# Culturing Fruit Flies?



## Guest (Sep 24, 2005)

Well, I just wanted to know if im suppose to make the recipe for mushy stuff on the bottom, or am i suppose to order it? If there is an easy way to make it, will people out there please post your ingredients. I want the simplest ingredients to make the ff food. Whatever works, let me know. Thanks.
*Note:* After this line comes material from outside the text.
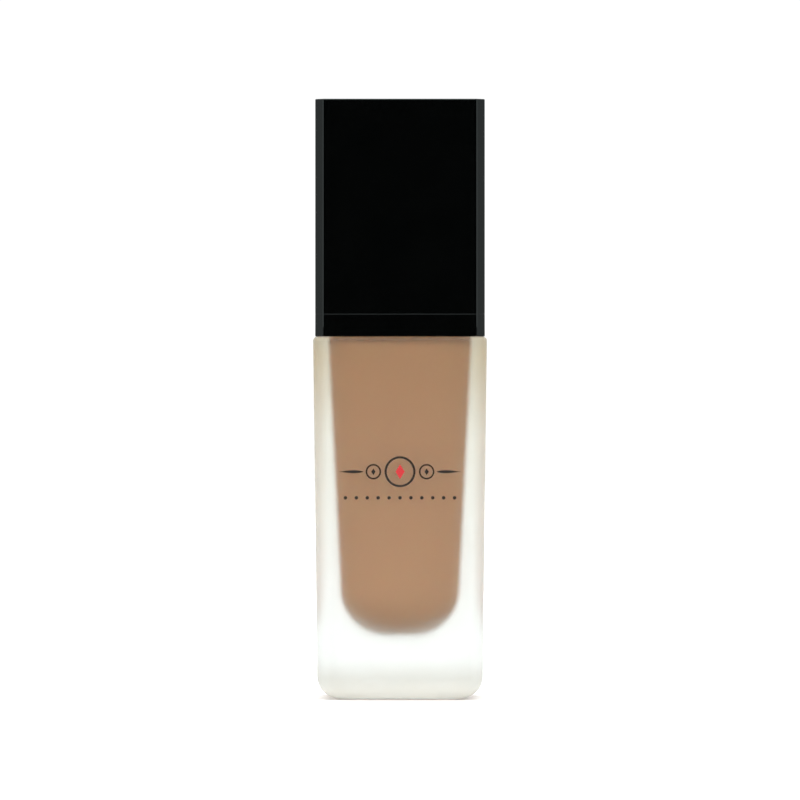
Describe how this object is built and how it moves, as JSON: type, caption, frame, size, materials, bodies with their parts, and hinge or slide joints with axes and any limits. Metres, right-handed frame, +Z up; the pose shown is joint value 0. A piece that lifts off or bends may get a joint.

I need it ASAP.


----------



## Guest (Sep 24, 2005)

One of many recipes out there, works for me. 
http://www.understoryenterprises.com/culturing.htm


----------



## mack (May 17, 2005)

i love the instant media offered by folks like ED's fly meat. you just add water and yeast. using half vinegar and half water for any recipe helps prevent mold. just browse through the food section here and you'll find at least a half dozen recipes that folks use and can decide which sounds best to you. you can decide where is the ballance between simplicity, yield, and odor.


----------



## Guest (Sep 25, 2005)

Are you supposed to let the yeast do its work for a day or two before adding the fruit flies? All the fruit flies I put in carolina mix died on me. I put them in as soon as the mix was made. But another of the same mix which I had let rest for a few days before adding the flies is doing well. So im confused.


----------



## slaytonp (Nov 14, 2004)

When the Bakers yeast you add first begins to grow, which is almost immediately, it will put out a lot of CO2, especially at first. (That's why bread rises.) This may not be a problem if your lid is well vented, but I usually wait an hour or two before adding the flies. This also gives the media time to absorb all the water you add so there is nothing standing for the flies to drown in. You only need a small sprinkle of yeast, by the way. Even with doing it different ways, adding the flies immediately or waiting, I have not actually noticed a lot of difference. I just use the potato flake stuff from Saurian--no additional vinegar or anything but a sprinkle of Baker's yeast and water. I also add either excelsior or crumpled brown bag material for some extra space for the larvae--just stuff it in. I've never had problems with this in 6 years. If a culture stinks or seems to be growing something else, I toss it in toto, but few ever do show these problems. Just keep starting new cultures from middle aged fly cultures that are going strong, and it will work out.


----------



## Guest (Sep 25, 2005)

To add to Slay, in the recipe I linked to above it say to let the jars set for 24 hrs for Co2 dissipation. Although 24 may be overkill its a good idea to let them set for a couple of hours. I opt for the 24, why take chances.


----------



## Guest (Sep 25, 2005)

I think it was the CO2. I put some more flies in last night and these seem to be doing well. Thanks guys.


----------



## beeswaxx (Feb 17, 2005)

With the Carolina mix, is the Methyl paraben important? Will it mold like crazy if you don't add it? What about just using half water, half vinegar?
-Beeswaxx


----------



## mack (May 17, 2005)

switching to 1/2 water 1/2 vinegar worked for me with my mold problems.


----------



## Guest (Sep 26, 2005)

I don't know, im winging it. I havent had mold yet, so Im crossing my fingers.


----------